In 1901, Canon Puissant found Prehistoric artifacts on the site of the former fortress, which was therefore, most probably, settled by Celtic tribes before the Roman occupation. In the Middle Ages, Herchies was located on the border of Brabant and Hainaut; in 1015, Count of Hainaut Régnier V eventually incorporated the Decanate of Chièvres, including Herchies, to Hainaut.
Source: Herchies website
Ivan Sache, 5 August 2007
The municipal flag of Jurbise is red with three white lions with yellow tongue,
claws and crowns, surrounding a stylized, white "J" letter.
According to Armoiries communales en Belgique.

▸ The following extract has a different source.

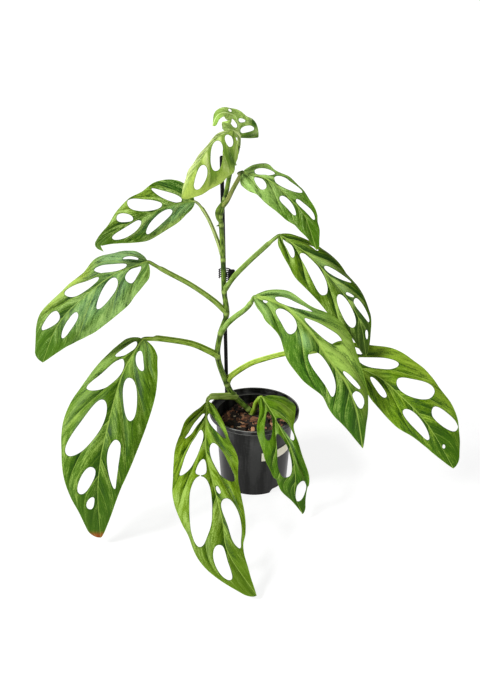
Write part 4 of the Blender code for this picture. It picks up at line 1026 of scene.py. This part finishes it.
growLeaf("leaf_06", {
    "midrib": [(30, 8, 347), (61, -6, 330), (82, -15, 311), (101, -26, 292), (118, -36, 271),
               (130, -43, 246), (137, -46, 208)],
    "faces": ((0.1, -0.55, 0.8), (0.25, -0.85, 0.5)),
    "left": (12, 24, 32, 32, 31, 30, 24, 13, 3),
    "right": (6, 17, 23, 29, 27, 25, 17, 10, 2),
    "bends": ((2, -40), (0, -50)),
    "holes": [(0.04, -2, 0.16, -17, 8, 0.4, 0.2), (0.18, -6, 0.49, -21, 15.5, 0.4, -0.1),
              (0.18, 12, 0.25, 13.5, 3.5, 0, -0.4), (0.35, 4, 0.53, 20, 7.5, -0.5, 0.1),
              (0.56, 3, 0.61, 8.5, 3.5, -0.2, 0.2), (0.62, 8, 0.79, 12, 8.5, -0.2, 0.4),
              (0.54, -6.5, 0.78, -10, 15, -0.2, 0), (0.83, 5.5, 0.89, 4.5, 4, 0, 0.1)],
    "petiole": [(-39, 21, 267), (-27, 9, 290), (-8, 6, 312), (12, 6, 331.5), (21, 7, 340)],
    "petioleRadius": 2.8,
    "looks": {"base": (92, 122, 18), "tip": (60, 86, 6), "turning": (0.2, 0.8),
              # the patch is painted sheen beside the midrib
              "patches": [(0.45, 0.15, 0.25, 0.25, (136, 164, 100), 0.7)],
              "stalk": (94, 124, 38), "stalkPale": (138, 166, 80)},
})

growLeaf("leaf_07", {
    "midrib": [(-1, -22, 278), (22, -36, 278), (41, -50, 271), (66, -69, 251), (87, -82, 222),
               (109, -92, 193), (122, -98, 159), (132, -100, 108)],
    "faces": ((0.0, -0.7, 0.7), (0.1, -0.85, 0.5)),
    "left": (11, 27, 31, 42, 41, 33, 31, 16, 0),
    "right": (6, 18, 22, 39, 41, 26, 19, 9, 1),
    "bends": ((2, -30), (2, -30)),
    "holes": [(0.05, -3, 0.08, -4.5, 3.5, 0, 0), (0.11, 4, 0.28, 18.5, 7.5, -0.6, 0.5),
              (0.15, -8.5, 0.30, -17.5, 16, 0.3, -0.2), (0.28, 5, 0.47, 24, 12.5, -0.4, -0.5),
              (0.43, -14.5, 0.67, -22, 16.5, 0.5, 0.4), (0.59, 5, 0.70, 12.5, 5, -0.4, 0),
              (0.70, 4, 0.79, 7, 11, 0.3, 0.1)],
    "petiole": [(-44, 18, 209), (-35.5, 10, 225.5), (-25.5, 4, 238), (-15, -3, 249.5), (-7, -12, 262)],
    "petioleRadius": 3.1,
    "looks": {"base": (100, 134, 34), "tip": (56, 94, 4), "turning": (0.3, 0.85),
              "laneShadeAndLight": 0.55, "stalk": (104, 140, 52), "stalkPale": (148, 178, 92), "ribBand": 2.6,
              "patches": [(0.5, -0.6, 0.45, 0.6, (52, 100, 18), 0.75),
                          (0.05, -0.5, 0.1, 0.6, (140, 176, 100), 0.7),
                          (0.16, 0.6, 0.2, 0.6, (130, 166, 96), 0.7),
                          # the next patch is a small painted highlight
                          (0.36, -0.3, 0.05, 0.16, (136, 176, 110), 0.8),
                          (0.5, 0.45, 0.15, 0.5, (160, 194, 86), 0.9),
                          (0.75, 0.6, 0.1, 0.5, (118, 140, 50), 0.6)]},
})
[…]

Communes wallonnes, bruxelloises et germanophones, the flag was adopted by the Municipal Council on 28 January 1999 and confirmed by the Executive of the French Community on 30 April 1999, as Rouge à trois lions blancs, armés, lampassés et couronnés de jaune, accompagnés au centre de la lettre capitale J blanche.
The flag is a banner of the municipal arms.
According to the Hainaut Armorial, available on the Heraldus website, the non-official arms of Jurbise are De gueules à trois lions rampants d'argent armés lampassés et
couronnés d'or, brisés d'une initiale J en argent posée en abyme.
Herchies used very similar arms, granted by Royal Decree on 30 January 1913, with a "H" instead of a "J", De gueules à trois lions rampants d'argent armés lampassés et couronnés d'or, accompagnés en abyme de la lettre H également d'argent.
Masnuy-Saint-Jean used very similar arms, granted by Royal Decree on 24 April 1912, with no letter at all, De gueules à trois lions rampants d'argent armés lampassés et couronnés d'or.
The municipality of Lens uses a banner of its arms as its municipal flag, De gueules à trois lions rampants d'argent armés lampassés et couronnés d'or. According to the Herchies website, Herchies was part of the Peerage of Lens, one of the 12 peerages of
Hainaut created by Countess Richilde of Egisheim around 1076. The
oldest known lord of Lens is Gauthier / Wautier, lord of Lens and
Herchies, listed on a chart of the King of France in 1065 and said to
have joined the Crusade with Godefroid de Bouillon in 1099. He bore
arms with the three lions.
The Heraldus website gives the arms with the three lions for Jean of Lens, lord of Lens and Herchies in 1294.